Nike suffered from these blows, losing contracts and its good rapport with many consumers. Initially the company denied responsibility for the shortcomings, saying that the factories were run by independent contractors and therefore were not employees of Nike.
In 1992, the company took a step to remedy the problem by creating a code of conduct to be displayed in each factory. The response escalated from there when the company raised the minimum age of workers to 18 in footwear factories and 16 in all other factories. The company also required factories to meet U.S. labor standards and increase wages, among other improvements (Locke, 2002).
PR in Success
Nike’s success was very public. The more successful the company was, the more pervasive the company became.
Nike moved from track and running shoes to basketball, cross training, golf, soccer and cycling products in these two decades. Each time focus shifted to a new sport, Nike signed a new athlete – or team of athletes – to signify the company’s entrance into the market in a big way.
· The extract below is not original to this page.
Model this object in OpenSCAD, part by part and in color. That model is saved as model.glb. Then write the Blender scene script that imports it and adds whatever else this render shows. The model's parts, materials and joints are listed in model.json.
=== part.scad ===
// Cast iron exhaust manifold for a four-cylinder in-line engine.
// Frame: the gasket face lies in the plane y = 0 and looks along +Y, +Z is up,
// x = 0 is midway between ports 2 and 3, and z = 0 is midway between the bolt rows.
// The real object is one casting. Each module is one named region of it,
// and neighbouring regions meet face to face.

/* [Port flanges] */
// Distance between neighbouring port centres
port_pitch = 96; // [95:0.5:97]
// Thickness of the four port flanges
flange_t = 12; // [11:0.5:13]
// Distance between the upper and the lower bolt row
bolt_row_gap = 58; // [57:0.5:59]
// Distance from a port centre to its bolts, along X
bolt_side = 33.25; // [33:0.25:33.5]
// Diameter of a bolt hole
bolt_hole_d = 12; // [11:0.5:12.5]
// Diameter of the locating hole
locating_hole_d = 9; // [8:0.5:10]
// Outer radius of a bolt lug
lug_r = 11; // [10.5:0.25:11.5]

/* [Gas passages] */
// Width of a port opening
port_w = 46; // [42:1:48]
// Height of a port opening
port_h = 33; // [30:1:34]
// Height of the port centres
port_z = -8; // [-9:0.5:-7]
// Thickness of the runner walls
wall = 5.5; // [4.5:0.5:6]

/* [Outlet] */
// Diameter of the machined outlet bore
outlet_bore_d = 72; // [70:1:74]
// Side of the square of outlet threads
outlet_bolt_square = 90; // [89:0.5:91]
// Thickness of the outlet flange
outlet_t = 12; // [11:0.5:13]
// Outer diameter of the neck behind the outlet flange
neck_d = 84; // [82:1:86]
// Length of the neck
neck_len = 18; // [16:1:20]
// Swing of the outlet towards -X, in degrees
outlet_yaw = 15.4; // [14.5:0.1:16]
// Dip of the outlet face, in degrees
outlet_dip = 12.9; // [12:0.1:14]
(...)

Allowing professional athletes to be the spokespersons for the company gave Nike a sort of superpower mystique, as well as credibility in the eyes of consumers.
Success in PR
No company wants to be faced with the accusations with which Nike was hit in the 1990s. However, Nike overcame this challenge using simple PR techniques:
1. Admit Responsibility
Although initially denying fault for the abuses occurring in its factories, Nike earned credibility and sowed the seeds of a reputation of social responsibility with CEO Phil Knight’s admission of guilt:
“The Nike product has become synonymous with slave wages, forced overtime and arbitrary abuse” (Locke).
2. Fix the Problem
Nike initially addressed those grievances specifically mentioned by attackers: child labor, health and safety standards and wage issues. However, Nike did not stop there.
The company created a Labor Practices department and the Nike Environmental Action Team, now covered by the Corporate Responsibility and Compliance Department. The company also placed employees responsible for ensuring the quality of working conditions at each factory. All new personnel involved in the maintenance of these factories go through training in all areas of Nike’s corporate responsibility standards and are present in the factories daily. Factories are now also audited and inspected by outside organizations.
Nike became a founding member of the Global Alliance for Workers and Communities, and became a member of the Fair Labor Association.
These solutions to corporate responsibility problems showed the public Nike’s commitment to being the top company in the sports apparel industry in ethics and in sales and market share.
3. Manage the Message
Throughout the campaign to rebuild Nike’s image, CEO Phil Knight was a visible primary spokesperson. For a company whose main spokespersons were professional athletes, to have someone at the head of the organization deliver the company’s message of responsibility and change was significant.
After the initial apology, the message was not one of remorse or of lighthearted delusion, but one of positive action. Nike even invited British documentary cameras into one of its Vietnamese factories (Haig 91).
4. See the Message Through
Since these first scandals and attacks, Nike has demonstrated a long-term commitment to corporate responsibility.
To this day Nike makes factory audits available online at Nike.com, as well as the most current version of the Code of Conduct and list of factories.
Through numerous programs addressing the grievances in working conditions and creating opportunities for people around the world to better their situations, the company has become the gold standard of responsible outsourcing and philanthropic programming.
Nike is the gold standard of corporate responsibility and the leading, most pervasive sports apparel company in the industry. In the third and final installment of this series, Nike capitalizes on technology and mass media globalization.
Haig, M. Brand Royalty. Sterling, Va.: Kogan Page Limited, 2004.
Locke, R. M. (2002, July). The promise and perils of globalization: The case of Nike. MIT Working Paper IPC-02-007.